A Williamsburg-James City County high school is being honored for encouraging students to embrace diversity.

Warhill High School was one of 104 schools nationwide to be named a Mix It Up Model School by Teaching Tolerance, a program sponsored by the Southern Poverty Law Center that helps schools educate students on diversity issues.

The Mix It Up program began more than 10 years ago as a way to help students “identify, question and cross social boundaries.”

Schools participating in the annual program select one day during the school year to hold a “Mix it Up at Lunch” day, where each student is asked to interact with another student with whom they are unfamiliar.

Korri Williams, Warhill’s multicultural awareness liaison, organized Warhill’s participation in the 2014 Mix It Up at Lunch, but thought the event could go beyond one day.

The national lunch event was scheduled for Oct. 27, which coincided with Warhill’s Unity Day, a day for students to rally against bullying in school. Williams and students from Lions Against Bullying, an anti-bullying group at Warhill, organized a week of activities built around the themes of diversity and unity, culminating with the Mix It Up lunch.

“A lot of data shows that lunch time is one of the most segregated times of the day,” Williams said. “Students tend to gravitate toward their peer groups, and that leaves out some students.”

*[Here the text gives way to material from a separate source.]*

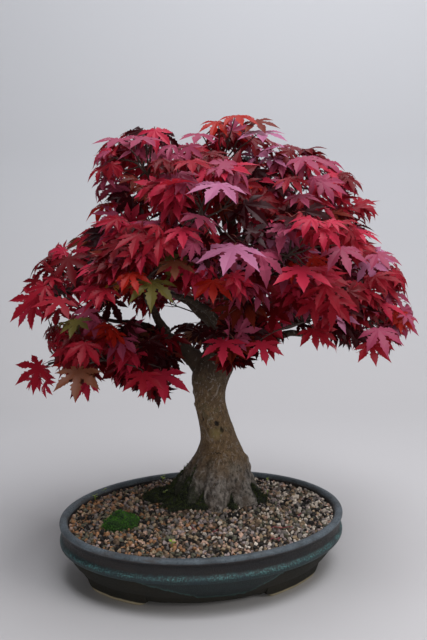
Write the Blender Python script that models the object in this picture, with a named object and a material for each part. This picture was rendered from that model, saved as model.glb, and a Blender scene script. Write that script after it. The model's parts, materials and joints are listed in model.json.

The week of activities leading up to the lunch included a “stomp out” bullying rally, where students were encouraged to wear boots, and a jersey day to “team up” against bullying.

When the day of the lunch arrived, Williams and her students encouraged students to cross social boundaries by placing activity sheets on the lunch tables and had students at each lunch period sit at a new table and interview a student they did not know.

The activities were timed and set to music, allowing the students to rotate to several tables and meet new students.

The sheets had four activities, including games like “two truths and a lie” and “would you rather?” Students tried to ask and answer as many as they could before time ran out. Principal Jeffrey Carroll got involved, moving between tables to speak with students.

“We have more than 1,150 students at Warhill — closer to 1,175 — and we had more than 300 students at each lunch,” Williams said. “It started out kind of slow, but was more successful by the second lunch.”

Williams said the second lunch was bolstered by a larger number of freshman students.

“They want to meet new people,” Williams said, laughing.

After the week of events, Teaching Tolerance surveyed the more than 6,000 schools that participated to find out how the lunches had gone, and invited schools to apply to be model schools. Williams filled out an application listing all of Warhill’s diversity and unity activities. Last month, the school learned it was one of 104 schools nationwide and one of seven in Virginia to be named Mix It Up model schools.

Williams thought Warhill’s experience with the program was so successful, she has been in touch with her counterparts at Jamestown and Lafayette high schools to help them develop their own diversity activities.

“There are all types of diversity,” Williams said. “It’s easy to zero-in on racial diversity, but there are all sorts of groups that students ascribe to. It’s all about making everyone feel included.”